* WHAT YOU WILL DO
Return all of the lines below exactly as they are.

* INFORMATION PROVIDED

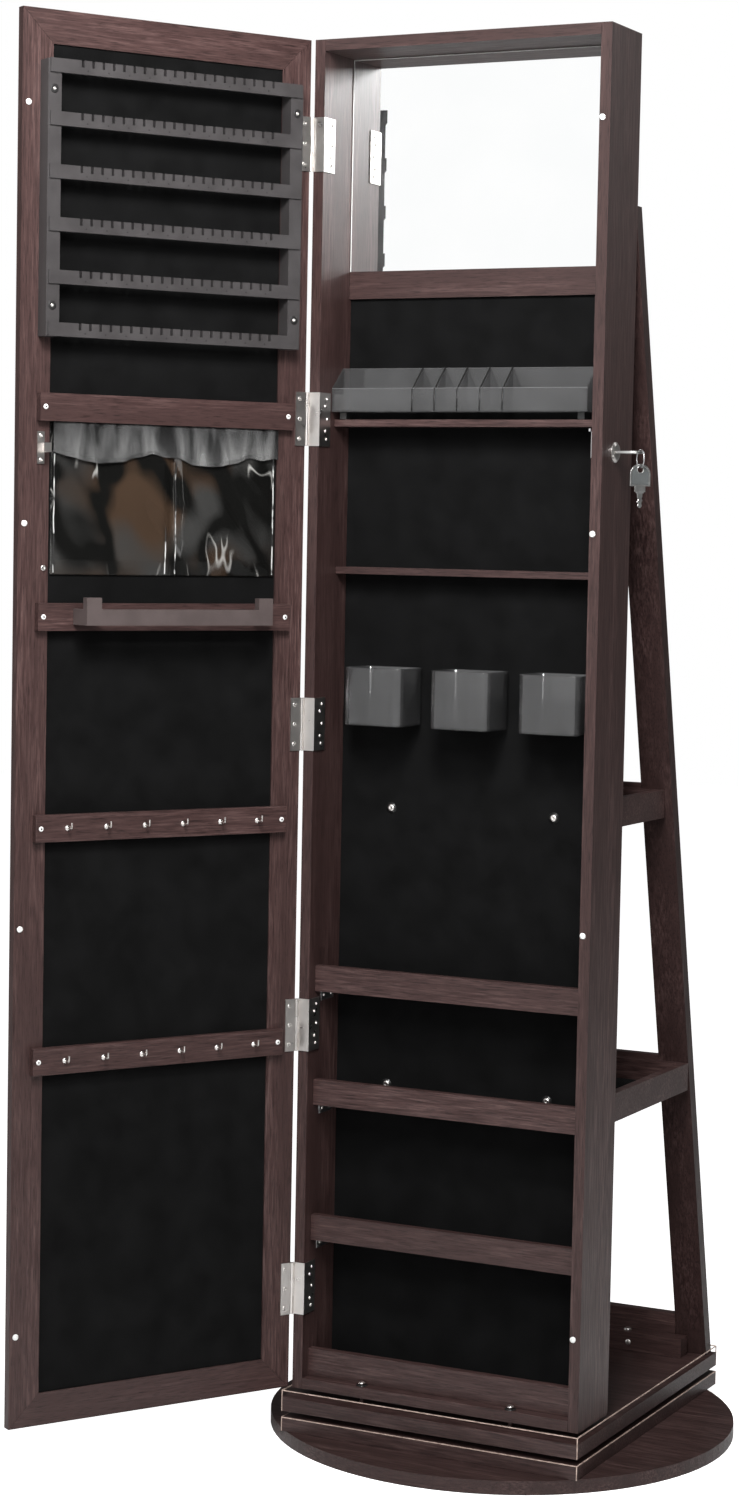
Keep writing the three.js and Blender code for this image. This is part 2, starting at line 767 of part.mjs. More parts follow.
// Four mitred members, grooved for the panel and the mirror.
function makeDoorFrame(door) {
  const x0 = doorStart;
  const x1 = doorStart + doorWidth;
  const z0 = doorBottom;
  const z1 = doorTop;
  const w = frameWidth;
  const m = gap / 2;
  const groove = box(
    x0 + w - grooveDepth,
    x1 - w + grooveDepth,
    -doorThickness + doorPanelRecess - gap / 2,
    -doorPanelRecess + gap / 2,
    z0 + w - grooveDepth,
    z1 - w + grooveDepth,
  );
  const members = {
    door_stile_hinge: [[x0, z0 + m], [x0 + w, z0 + w + m], [x0 + w, z1 - w - m], [x0, z1 - m]],
    door_stile_free: [[x1, z1 - m], [x1 - w, z1 - w - m], [x1 - w, z0 + w + m], [x1, z0 + m]],
    door_rail_top: [[x0 + m, z1], [x0 + w + m, z1 - w], [x1 - w - m, z1 - w], [x1 - m, z1]],
    door_rail_bottom: [[x1 - m, z0], [x1 - w - m, z0 + w], [x0 + w + m, z0 + w], [x0 + m, z0]],
  };
  for (const [name, corners] of Object.entries(members)) {
    const prism = runAlongY(outline(corners), -doorThickness, 0);
    addPiece(door, name, cut(prism, groove), wood);
  }
  const inset = w - grooveDepth + gap;
  const panelY = -doorPanelRecess;
  const panelBack = panelY - doorPanelThickness;
  const sheet = (y0, y1) => box(x0 + inset, x1 - inset, y0, y1, z0 + inset, z1 - inset);
  addPiece(door, "door_panel", sheet(panelBack, panelY), felt);
  const mirrorBack = -doorThickness + doorPanelRecess;
  addPiece(door, "door_mirror", sheet(mirrorBack, panelBack - gap), mirrorGlass);
}

const rackHalf = doorWidth / 2 - rackInset;
const railHalf = doorWidth / 2 - railInset;

// A comb-like bar: a strip with slots cut down from its top edge.
function notchedBar(top) {
  const half = rackHalf - rackProud;
  const points = [
    [doorMiddle - half, top],
    [doorMiddle - half, top - rackBarHeight],
    [doorMiddle + half, top - rackBarHeight],
    [doorMiddle + half, top],
  ];
  for (let i = notchCount - 1; i >= 0; i -= 1) {
    const x = doorMiddle + (i - (notchCount - 1) / 2) * notchPitch;
    const left = x - notchWidth / 2;
    const right = x + notchWidth / 2;
    points.push([right, top], [right, top - notchDepth], [left, top - notchDepth], [left, top]);
  }
  const front = rackStand + rackProud + gap;
  return runAlongY(outline(points.reverse()), front - rackBarThickness, front);
}

function earringRack() {
  const top = doorTop - rackDrop;
  const bottom = top - rackBarHeight - (rackBars - 1) * rackBarPitch;
  const pieces = [];
  for (const side of [-1, 1]) {
    const outer = doorMiddle + side * rackHalf;
    const inner = outer - side * rackSideWidth;
    const x0 = Math.min(outer, inner);
    const x1 = Math.max(outer, inner);
    pieces.push(box(x0, x1, gap, gap + rackStand, bottom, top - rackSideDrop));
  }
  for (let i = 0; i < rackBars; i += 1) pieces.push(notchedBar(top - i * rackBarPitch));
  return joined(...pieces);
}

function doorRail(drop) {
  const x0 = doorMiddle - railHalf;
  const top = doorTop - drop;
  return box(x0, x0 + 2 * railHalf, gap, gap + railThickness, top - railHeight, top);
}

// A rail with square hooks: each comes straight out and turns up at its end.
function hookRail(drop) {
  const faceY = gap + railThickness;
  const z = doorTop - drop - railHeight / 2;
  const pieces = [doorRail(drop)];
  for (let i = 0; i < hookCount; i += 1) {
    const x = doorMiddle + (i - (hookCount - 1) / 2) * hookPitch;
    const length = hookReach + overlap;
    const shank = new THREE.CylinderGeometry(hookWireRadius, hookWireRadius, length, 8);
    shank.translate(x, faceY - overlap + length / 2, z);
    const tipY = faceY + hookReach - hookWireRadius;
    const tip = box(
      x - hookWireRadius,
      x + hookWireRadius,
      tipY - hookWireRadius,
      tipY + hookWireRadius,
      z - hookWireRadius,
      z + hookRise,
    );
    pieces.push(shank, tip);
  }
  return joined(...pieces);
}

// A bar held away from its rail by two arms, each with an end block that stands above the bar.
function braceletBar() {
  const half = braceletLength / 2;
  const railTop = doorTop - braceletRailDrop;
  const bottom = railTop - railHeight + braceletRise;
  const backY = gap + railThickness + gap;
  const barFront = gap + braceletStand;
  const barBack = barFront - braceletBarThickness;
  const barTop = bottom + braceletBarHeight;
  const endTop = bottom + braceletEndHeight;
  const bar = box(doorMiddle - half, doorMiddle + half, barBack, barFront, bottom, barTop);
  const pieces = [bar];
  for (const side of [-1, 1]) {
    const outer = doorMiddle + side * half;
    const blockInner = outer - side * braceletEnd;
    const armInner = outer - side * braceletArm;
    const blockLow = Math.min(outer, blockInner);
    const blockHigh = Math.max(outer, blockInner);
    const armLow = Math.min(outer, armInner);
    const armHigh = Math.max(outer, armInner);
    pieces.push(box(blockLow, blockHigh, barBack, barFront, bottom, endTop));
    pieces.push(box(armLow, armHigh, backY, barFront, bottom, barTop));
  }
  return joined(...pieces);
}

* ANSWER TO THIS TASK
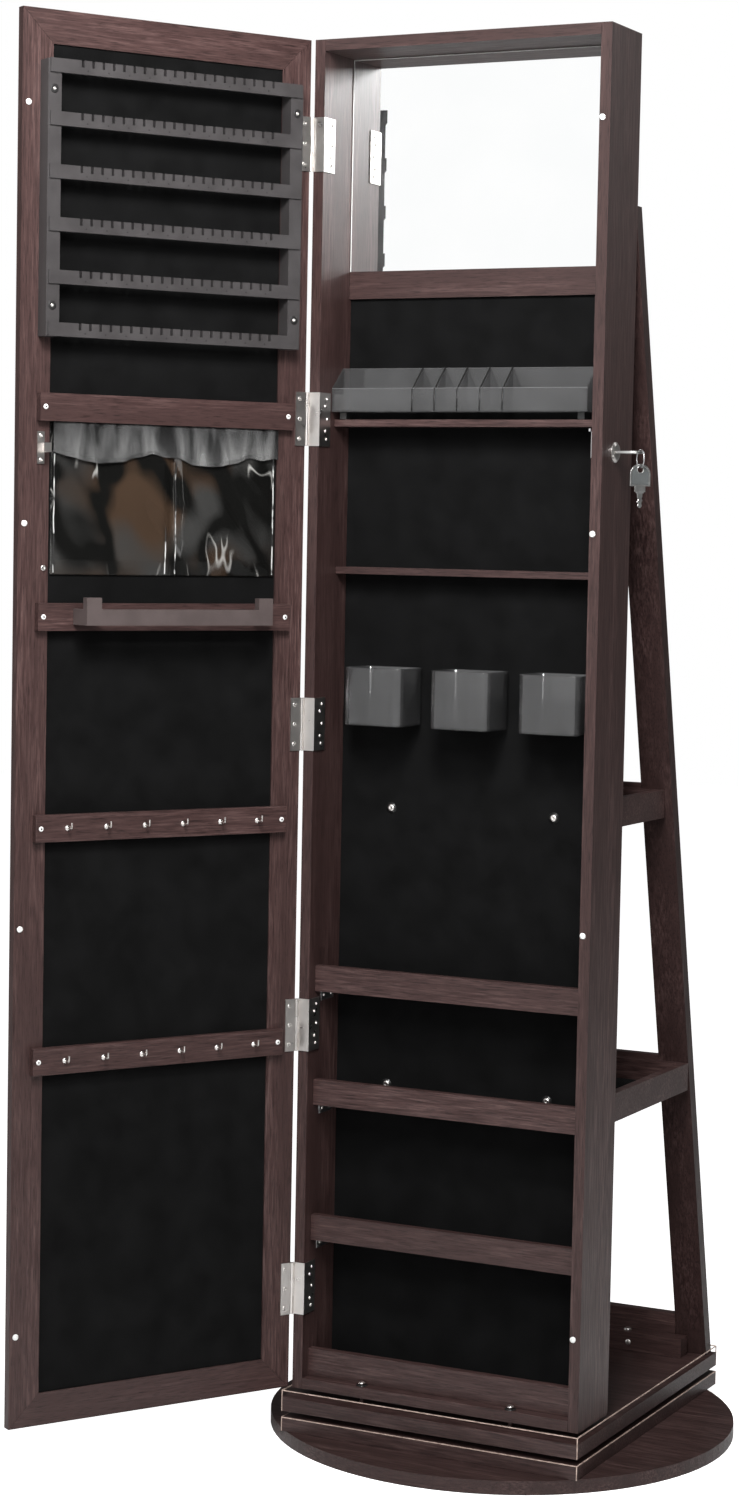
Keep writing the three.js and Blender code for this image. This is part 2, starting at line 767 of part.mjs. More parts follow.
// Four mitred members, grooved for the panel and the mirror.
function makeDoorFrame(door) {
  const x0 = doorStart;
  const x1 = doorStart + doorWidth;
  const z0 = doorBottom;
  const z1 = doorTop;
  const w = frameWidth;
  const m = gap / 2;
  const groove = box(
    x0 + w - grooveDepth,
    x1 - w + grooveDepth,
    -doorThickness + doorPanelRecess - gap / 2,
    -doorPanelRecess + gap / 2,
    z0 + w - grooveDepth,
    z1 - w + grooveDepth,
  );
  const members = {
    door_stile_hinge: [[x0, z0 + m], [x0 + w, z0 + w + m], [x0 + w, z1 - w - m], [x0, z1 - m]],
    door_stile_free: [[x1, z1 - m], [x1 - w, z1 - w - m], [x1 - w, z0 + w + m], [x1, z0 + m]],
    door_rail_top: [[x0 + m, z1], [x0 + w + m, z1 - w], [x1 - w - m, z1 - w], [x1 - m, z1]],
    door_rail_bottom: [[x1 - m, z0], [x1 - w - m, z0 + w], [x0 + w + m, z0 + w], [x0 + m, z0]],
  };
  for (const [name, corners] of Object.entries(members)) {
    const prism = runAlongY(outline(corners), -doorThickness, 0);
    addPiece(door, name, cut(prism, groove), wood);
  }
  const inset = w - grooveDepth + gap;
  const panelY = -doorPanelRecess;
  const panelBack = panelY - doorPanelThickness;
  const sheet = (y0, y1) => box(x0 + inset, x1 - inset, y0, y1, z0 + inset, z1 - inset);
  addPiece(door, "door_panel", sheet(panelBack, panelY), felt);
  const mirrorBack = -doorThickness + doorPanelRecess;
  addPiece(door, "door_mirror", sheet(mirrorBack, panelBack - gap), mirrorGlass);
}

const rackHalf = doorWidth / 2 - rackInset;
const railHalf = doorWidth / 2 - railInset;

// A comb-like bar: a strip with slots cut down from its top edge.
function notchedBar(top) {
  const half = rackHalf - rackProud;
  const points = [
    [doorMiddle - half, top],
    [doorMiddle - half, top - rackBarHeight],
    [doorMiddle + half, top - rackBarHeight],
    [doorMiddle + half, top],
  ];
  for (let i = notchCount - 1; i >= 0; i -= 1) {
    const x = doorMiddle + (i - (notchCount - 1) / 2) * notchPitch;
    const left = x - notchWidth / 2;
    const right = x + notchWidth / 2;
    points.push([right, top], [right, top - notchDepth], [left, top - notchDepth], [left, top]);
  }
  const front = rackStand + rackProud + gap;
  return runAlongY(outline(points.reverse()), front - rackBarThickness, front);
}

function earringRack() {
  const top = doorTop - rackDrop;
  const bottom = top - rackBarHeight - (rackBars - 1) * rackBarPitch;
  const pieces = [];
  for (const side of [-1, 1]) {
    const outer = doorMiddle + side * rackHalf;
    const inner = outer - side * rackSideWidth;
    const x0 = Math.min(outer, inner);
    const x1 = Math.max(outer, inner);
    pieces.push(box(x0, x1, gap, gap + rackStand, bottom, top - rackSideDrop));
  }
  for (let i = 0; i < rackBars; i += 1) pieces.push(notchedBar(top - i * rackBarPitch));
  return joined(...pieces);
}

function doorRail(drop) {
  const x0 = doorMiddle - railHalf;
  const top = doorTop - drop;
  return box(x0, x0 + 2 * railHalf, gap, gap + railThickness, top - railHeight, top);
}

// A rail with square hooks: each comes straight out and turns up at its end.
function hookRail(drop) {
  const faceY = gap + railThickness;
  const z = doorTop - drop - railHeight / 2;
  const pieces = [doorRail(drop)];
  for (let i = 0; i < hookCount; i += 1) {
    const x = doorMiddle + (i - (hookCount - 1) / 2) * hookPitch;
    const length = hookReach + overlap;
    const shank = new THREE.CylinderGeometry(hookWireRadius, hookWireRadius, length, 8);
    shank.translate(x, faceY - overlap + length / 2, z);
    const tipY = faceY + hookReach - hookWireRadius;
    const tip = box(
      x - hookWireRadius,
      x + hookWireRadius,
      tipY - hookWireRadius,
      tipY + hookWireRadius,
      z - hookWireRadius,
      z + hookRise,
    );
    pieces.push(shank, tip);
  }
  return joined(...pieces);
}

// A bar held away from its rail by two arms, each with an end block that stands above the bar.
function braceletBar() {
  const half = braceletLength / 2;
  const railTop = doorTop - braceletRailDrop;
  const bottom = railTop - railHeight + braceletRise;
  const backY = gap + railThickness + gap;
  const barFront = gap + braceletStand;
  const barBack = barFront - braceletBarThickness;
  const barTop = bottom + braceletBarHeight;
  const endTop = bottom + braceletEndHeight;
  const bar = box(doorMiddle - half, doorMiddle + half, barBack, barFront, bottom, barTop);
  const pieces = [bar];
  for (const side of [-1, 1]) {
    const outer = doorMiddle + side * half;
    const blockInner = outer - side * braceletEnd;
    const armInner = outer - side * braceletArm;
    const blockLow = Math.min(outer, blockInner);
    const blockHigh = Math.max(outer, blockInner);
    const armLow = Math.min(outer, armInner);
    const armHigh = Math.max(outer, armInner);
    pieces.push(box(blockLow, blockHigh, barBack, barFront, bottom, endTop));
    pieces.push(box(armLow, armHigh, backY, barFront, bottom, barTop));
  }
  return joined(...pieces);
}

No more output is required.